**Provided entries:**
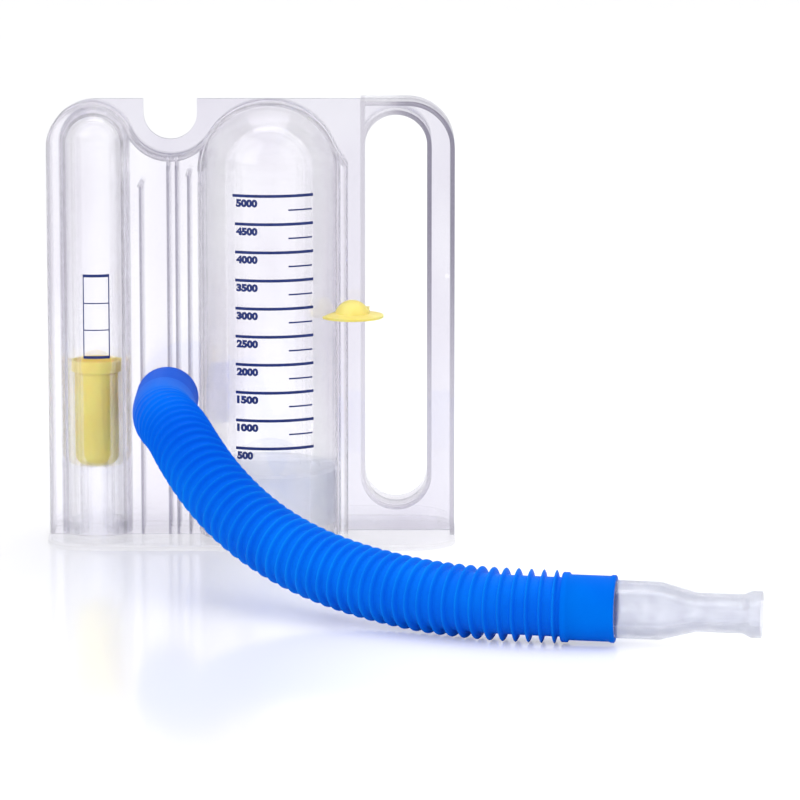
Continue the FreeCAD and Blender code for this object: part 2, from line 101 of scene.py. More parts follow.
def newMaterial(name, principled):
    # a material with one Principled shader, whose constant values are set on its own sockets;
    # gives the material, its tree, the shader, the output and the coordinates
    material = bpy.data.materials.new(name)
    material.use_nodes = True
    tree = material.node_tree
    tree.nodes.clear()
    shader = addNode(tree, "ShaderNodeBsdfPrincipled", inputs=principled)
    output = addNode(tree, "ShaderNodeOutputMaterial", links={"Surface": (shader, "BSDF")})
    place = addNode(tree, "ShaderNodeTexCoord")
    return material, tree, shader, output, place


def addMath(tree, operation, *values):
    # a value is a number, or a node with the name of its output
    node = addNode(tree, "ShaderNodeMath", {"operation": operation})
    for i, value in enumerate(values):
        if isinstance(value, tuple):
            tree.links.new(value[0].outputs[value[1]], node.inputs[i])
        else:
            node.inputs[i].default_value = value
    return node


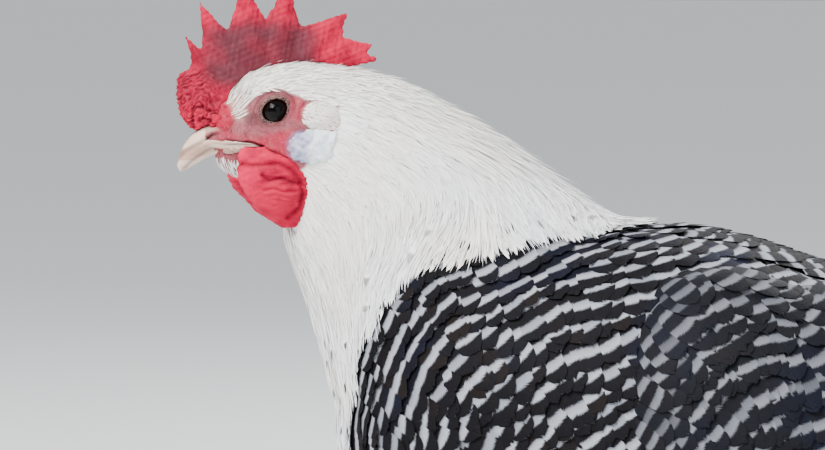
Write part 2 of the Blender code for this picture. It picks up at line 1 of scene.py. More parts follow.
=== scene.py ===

**Work to be completed:**
Every record shown above must be echoed exactly.

**Full answer:**
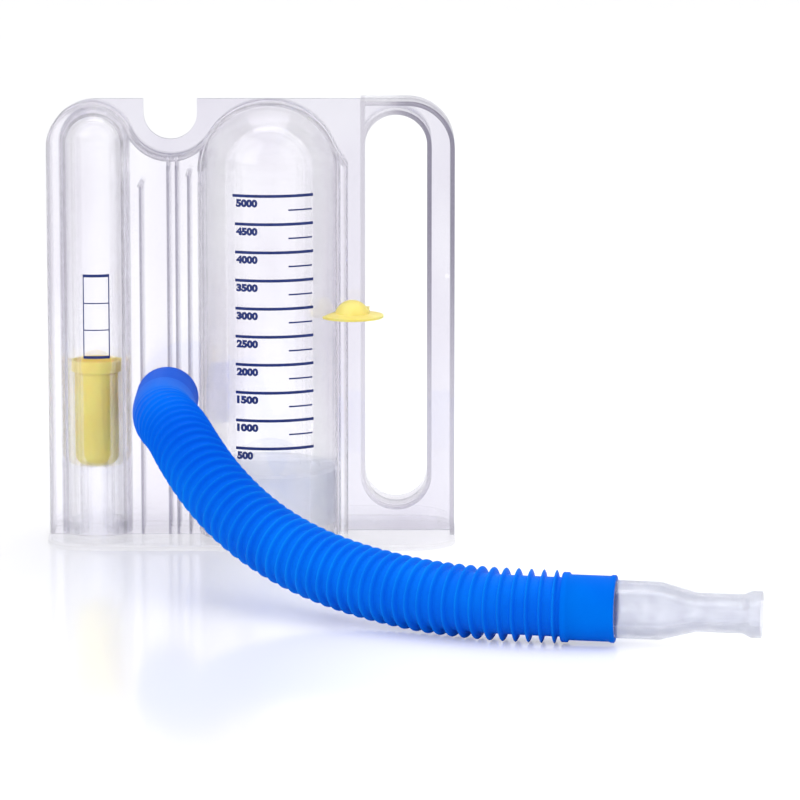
Continue the FreeCAD and Blender code for this object: part 2, from line 101 of scene.py. More parts follow.
def newMaterial(name, principled):
    # a material with one Principled shader, whose constant values are set on its own sockets;
    # gives the material, its tree, the shader, the output and the coordinates
    material = bpy.data.materials.new(name)
    material.use_nodes = True
    tree = material.node_tree
    tree.nodes.clear()
    shader = addNode(tree, "ShaderNodeBsdfPrincipled", inputs=principled)
    output = addNode(tree, "ShaderNodeOutputMaterial", links={"Surface": (shader, "BSDF")})
    place = addNode(tree, "ShaderNodeTexCoord")
    return material, tree, shader, output, place


def addMath(tree, operation, *values):
    # a value is a number, or a node with the name of its output
    node = addNode(tree, "ShaderNodeMath", {"operation": operation})
    for i, value in enumerate(values):
        if isinstance(value, tuple):
            tree.links.new(value[0].outputs[value[1]], node.inputs[i])
        else:
            node.inputs[i].default_value = value
    return node


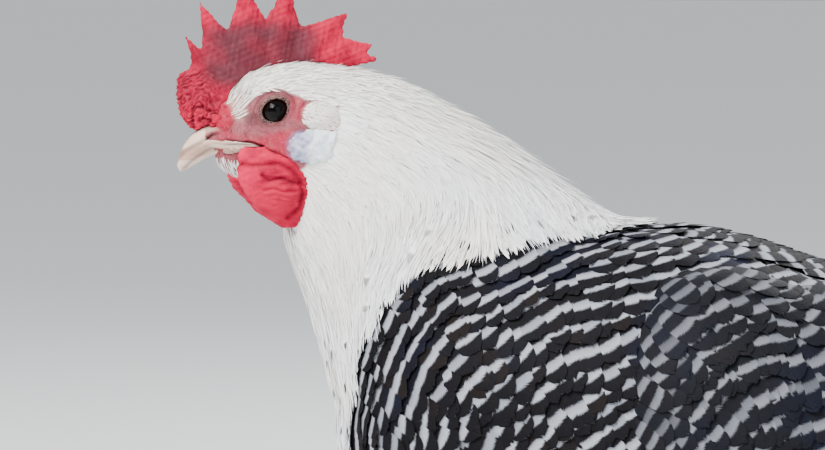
Write part 2 of the Blender code for this picture. It picks up at line 1 of scene.py. More parts follow.
=== scene.py ===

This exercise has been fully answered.